Harry then went on to play for more than one team in the FTQL in the later 90s and early naughties and he occasionally used to pop up at the odd Finals’ Night in recent years and his last contribution to FTQL life was to set a charity quiz at the Olde Tavern at the start of last season, in aid of a Braille books organisation.  But also, his contribution to setting charity quizzes for many events, especially the St Dunstan’s ex-service charity and the British RP Society and his other charity fundraising efforts, some of which, considering his disability, were quite amazing (tandem cycling and jumping out of aeroplanes for instance), are well-known and he also ran the Pontefract and Castleford District ‘Top Firm’ quiz for many years until his health slowed him down. 

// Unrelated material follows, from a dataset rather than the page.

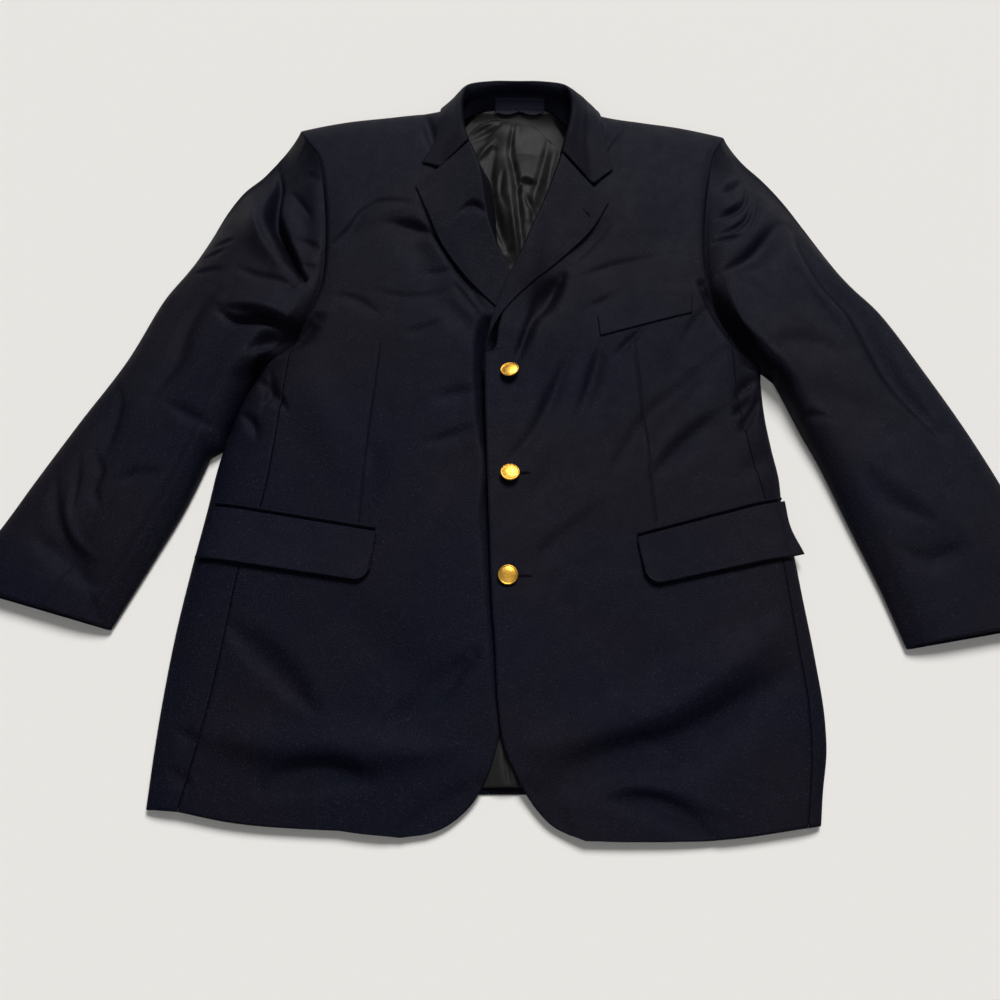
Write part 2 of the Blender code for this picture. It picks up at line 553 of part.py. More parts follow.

There was a great piece in the Pontefract and Castleford Express last week where the headline said “He never let his disability rule his life” and I have to say that I really couldn’t have put it better myself.  Some of the things he accomplished were incredible.  I wouldn’t do skydiving for instance, ever, but then, maybe not being able to see would have been an advantage on that particular outing.

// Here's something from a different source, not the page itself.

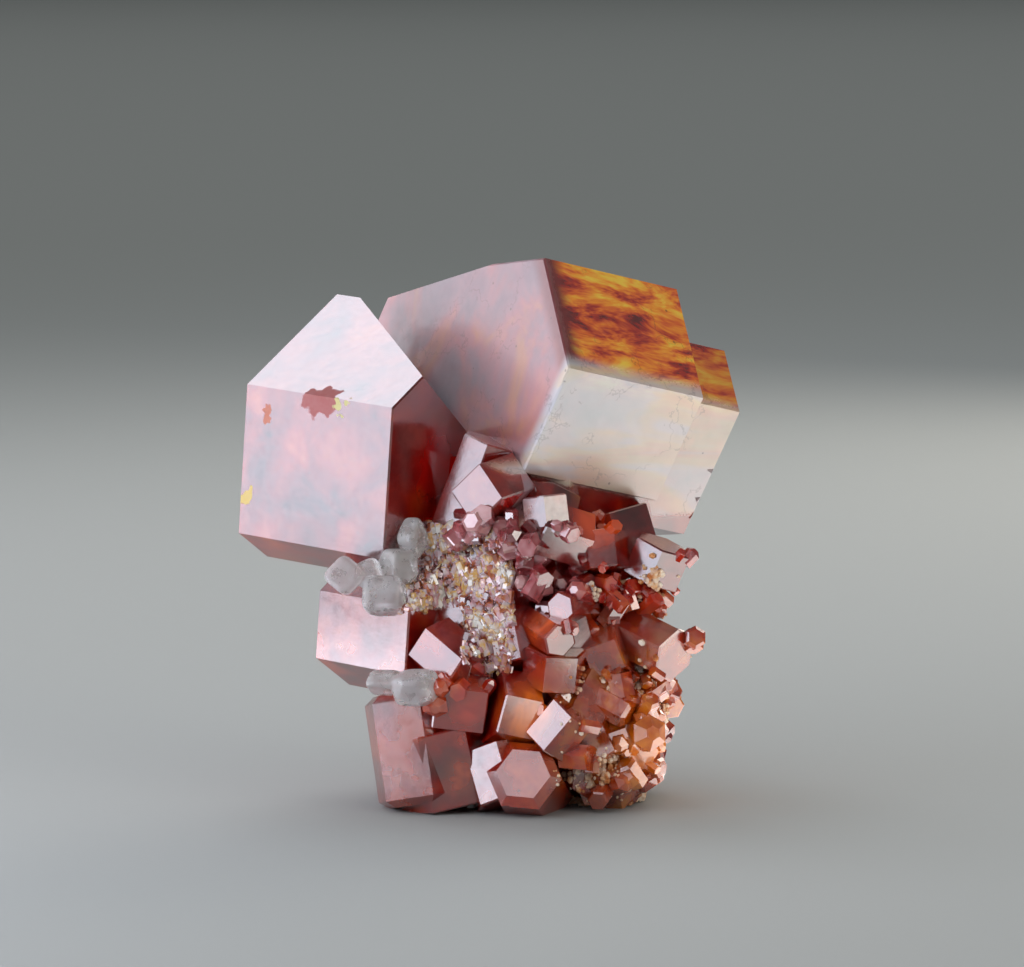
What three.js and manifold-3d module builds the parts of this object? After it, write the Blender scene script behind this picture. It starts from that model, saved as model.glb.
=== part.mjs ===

Harry was held in such high regard by all of us that on the occasion in 1995 when he was taken ill on a train ride to Edinburgh, myself and Shaun who I mentioned earlier, thought it was the right thing to do to go and visit him.  And the look on Harry Beevers’ face when he heard voices he recognised as we walked into the ward at Edinburgh Royal Infirmary when he wasn’t expecting anyone 250 miles from home, was something that I’ve treasured since that day.  He really appreciated our effort and that was a measure of the man, he was just a really nice bloke.

Harry also had an incredibly sharp wit and a dry one at that and one particular anecdote that springs to mind to illustrate that was at the first ever FTQL Finals’ Night in April 1992 when the Captain of the one of the Final teams, who to be fair had just taken a bit of a pasting in the Final, came up to Harry and said (in a tongue-in-cheek manner of course) “Those questions of yours Harry, they were rubbish”.  To which Harry’s immediate, shall we say retort, was quick as a flash, “But not as rubbish as your answers”.He never let his He

So yes, it’s especially poignant that he should leave us in our twenty-fifth year but Harry Beevers, without him the Five Towns Quiz League couldn’t have happened, we owe him so much for our startup.

Harry Beevers, inspiration, quiz legend, top quiz setter, but most of all, top man.  He won’t be forgotten around here for a long long time".